• [Data supplied]:
============
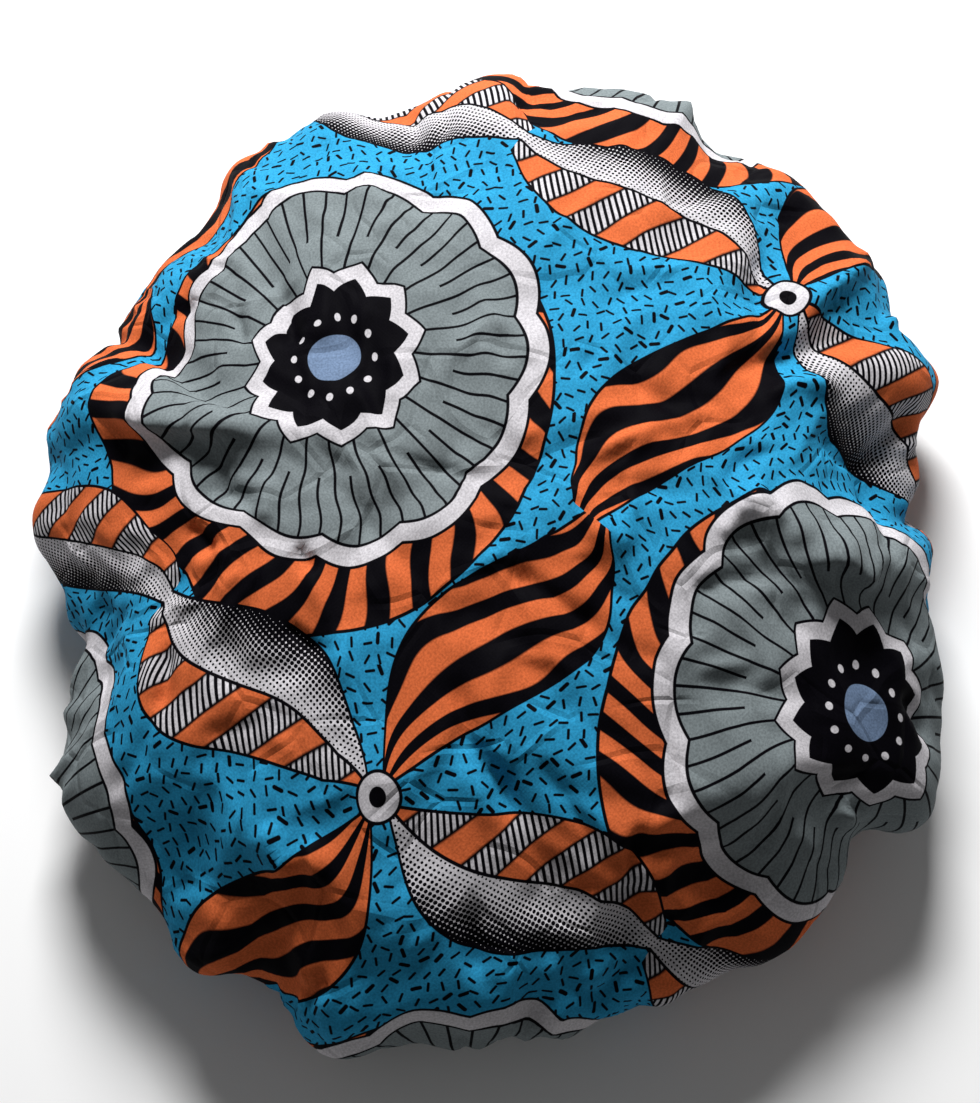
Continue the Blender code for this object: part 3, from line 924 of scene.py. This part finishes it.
============
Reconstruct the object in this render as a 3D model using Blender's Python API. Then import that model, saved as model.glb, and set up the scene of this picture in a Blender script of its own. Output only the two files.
============
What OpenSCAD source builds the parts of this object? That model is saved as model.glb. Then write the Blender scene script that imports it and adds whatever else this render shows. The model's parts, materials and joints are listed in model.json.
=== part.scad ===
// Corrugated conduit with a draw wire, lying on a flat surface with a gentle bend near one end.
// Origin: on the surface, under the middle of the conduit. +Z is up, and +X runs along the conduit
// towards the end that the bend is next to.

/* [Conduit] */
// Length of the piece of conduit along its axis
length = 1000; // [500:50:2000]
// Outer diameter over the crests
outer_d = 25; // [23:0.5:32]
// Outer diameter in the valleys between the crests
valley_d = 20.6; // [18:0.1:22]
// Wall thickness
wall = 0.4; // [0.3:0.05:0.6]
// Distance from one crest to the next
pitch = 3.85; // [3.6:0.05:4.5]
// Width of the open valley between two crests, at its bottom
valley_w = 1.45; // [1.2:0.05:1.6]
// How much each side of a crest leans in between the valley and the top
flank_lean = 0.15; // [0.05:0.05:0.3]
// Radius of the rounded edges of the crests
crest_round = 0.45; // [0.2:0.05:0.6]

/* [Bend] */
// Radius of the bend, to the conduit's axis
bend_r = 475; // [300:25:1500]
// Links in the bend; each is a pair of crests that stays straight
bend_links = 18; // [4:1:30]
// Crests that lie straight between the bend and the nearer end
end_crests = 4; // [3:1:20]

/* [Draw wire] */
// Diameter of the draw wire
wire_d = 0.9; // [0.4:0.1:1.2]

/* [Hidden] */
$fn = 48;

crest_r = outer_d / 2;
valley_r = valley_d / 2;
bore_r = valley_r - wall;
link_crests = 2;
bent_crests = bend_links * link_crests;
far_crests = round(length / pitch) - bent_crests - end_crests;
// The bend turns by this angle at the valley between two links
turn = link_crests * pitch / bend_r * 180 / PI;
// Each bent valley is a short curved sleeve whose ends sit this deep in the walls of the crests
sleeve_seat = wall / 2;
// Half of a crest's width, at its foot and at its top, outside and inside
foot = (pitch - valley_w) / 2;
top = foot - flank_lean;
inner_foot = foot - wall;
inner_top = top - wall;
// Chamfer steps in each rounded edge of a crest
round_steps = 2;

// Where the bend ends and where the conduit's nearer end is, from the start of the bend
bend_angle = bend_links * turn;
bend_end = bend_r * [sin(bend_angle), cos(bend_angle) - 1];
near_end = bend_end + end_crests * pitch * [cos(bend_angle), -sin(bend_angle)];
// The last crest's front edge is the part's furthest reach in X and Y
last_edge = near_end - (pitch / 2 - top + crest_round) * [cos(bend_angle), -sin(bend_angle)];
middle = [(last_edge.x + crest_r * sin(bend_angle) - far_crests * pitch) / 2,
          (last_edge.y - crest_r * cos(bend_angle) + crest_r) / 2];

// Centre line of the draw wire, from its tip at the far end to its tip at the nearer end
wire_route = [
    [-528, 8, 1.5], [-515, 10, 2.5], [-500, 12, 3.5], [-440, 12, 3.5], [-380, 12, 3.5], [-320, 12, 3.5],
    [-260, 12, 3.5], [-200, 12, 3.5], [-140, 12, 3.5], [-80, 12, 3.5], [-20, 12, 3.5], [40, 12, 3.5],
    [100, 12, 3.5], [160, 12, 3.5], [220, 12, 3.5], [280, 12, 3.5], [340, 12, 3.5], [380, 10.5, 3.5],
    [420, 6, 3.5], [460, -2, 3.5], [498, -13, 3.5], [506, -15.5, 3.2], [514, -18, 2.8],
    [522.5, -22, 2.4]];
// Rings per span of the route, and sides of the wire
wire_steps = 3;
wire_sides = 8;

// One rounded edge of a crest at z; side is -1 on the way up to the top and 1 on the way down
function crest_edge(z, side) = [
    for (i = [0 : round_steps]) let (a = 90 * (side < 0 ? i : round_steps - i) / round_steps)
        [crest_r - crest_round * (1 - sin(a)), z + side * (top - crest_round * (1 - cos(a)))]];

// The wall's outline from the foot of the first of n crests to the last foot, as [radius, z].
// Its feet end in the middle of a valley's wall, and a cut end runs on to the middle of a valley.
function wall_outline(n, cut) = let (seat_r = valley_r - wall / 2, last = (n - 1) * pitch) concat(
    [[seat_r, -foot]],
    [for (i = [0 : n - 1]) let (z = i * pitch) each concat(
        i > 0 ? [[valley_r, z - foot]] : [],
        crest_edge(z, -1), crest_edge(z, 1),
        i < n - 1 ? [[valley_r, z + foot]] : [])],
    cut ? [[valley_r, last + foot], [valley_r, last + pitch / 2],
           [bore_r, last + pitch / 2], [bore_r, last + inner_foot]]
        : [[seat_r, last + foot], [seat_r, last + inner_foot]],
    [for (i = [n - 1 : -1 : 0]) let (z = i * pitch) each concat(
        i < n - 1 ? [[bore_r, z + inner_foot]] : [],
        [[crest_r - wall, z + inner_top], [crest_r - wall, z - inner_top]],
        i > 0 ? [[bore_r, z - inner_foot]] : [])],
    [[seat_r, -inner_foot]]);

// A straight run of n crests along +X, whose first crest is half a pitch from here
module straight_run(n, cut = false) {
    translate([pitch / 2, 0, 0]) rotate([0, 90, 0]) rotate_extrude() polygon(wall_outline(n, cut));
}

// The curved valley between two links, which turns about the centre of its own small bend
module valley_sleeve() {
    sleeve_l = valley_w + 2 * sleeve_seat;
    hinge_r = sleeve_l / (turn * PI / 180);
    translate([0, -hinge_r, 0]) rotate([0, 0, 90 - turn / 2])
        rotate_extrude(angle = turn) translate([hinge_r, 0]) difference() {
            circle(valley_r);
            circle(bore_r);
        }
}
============
Between the line containing "What OpenSCAD source" and the line containing "crest_round = 0.45; // [0.2:0.05:0.6]" lies the part to return. Return it exactly, counting both of those lines.

What OpenSCAD source builds the parts of this object? That model is saved as model.glb. Then write the Blender scene script that imports it and adds whatever else this render shows. The model's parts, materials and joints are listed in model.json.
=== part.scad ===
// Corrugated conduit with a draw wire, lying on a flat surface with a gentle bend near one end.
// Origin: on the surface, under the middle of the conduit. +Z is up, and +X runs along the conduit
// towards the end that the bend is next to.

/* [Conduit] */
// Length of the piece of conduit along its axis
length = 1000; // [500:50:2000]
// Outer diameter over the crests
outer_d = 25; // [23:0.5:32]
// Outer diameter in the valleys between the crests
valley_d = 20.6; // [18:0.1:22]
// Wall thickness
wall = 0.4; // [0.3:0.05:0.6]
// Distance from one crest to the next
pitch = 3.85; // [3.6:0.05:4.5]
// Width of the open valley between two crests, at its bottom
valley_w = 1.45; // [1.2:0.05:1.6]
// How much each side of a crest leans in between the valley and the top
flank_lean = 0.15; // [0.05:0.05:0.3]
// Radius of the rounded edges of the crests
crest_round = 0.45; // [0.2:0.05:0.6]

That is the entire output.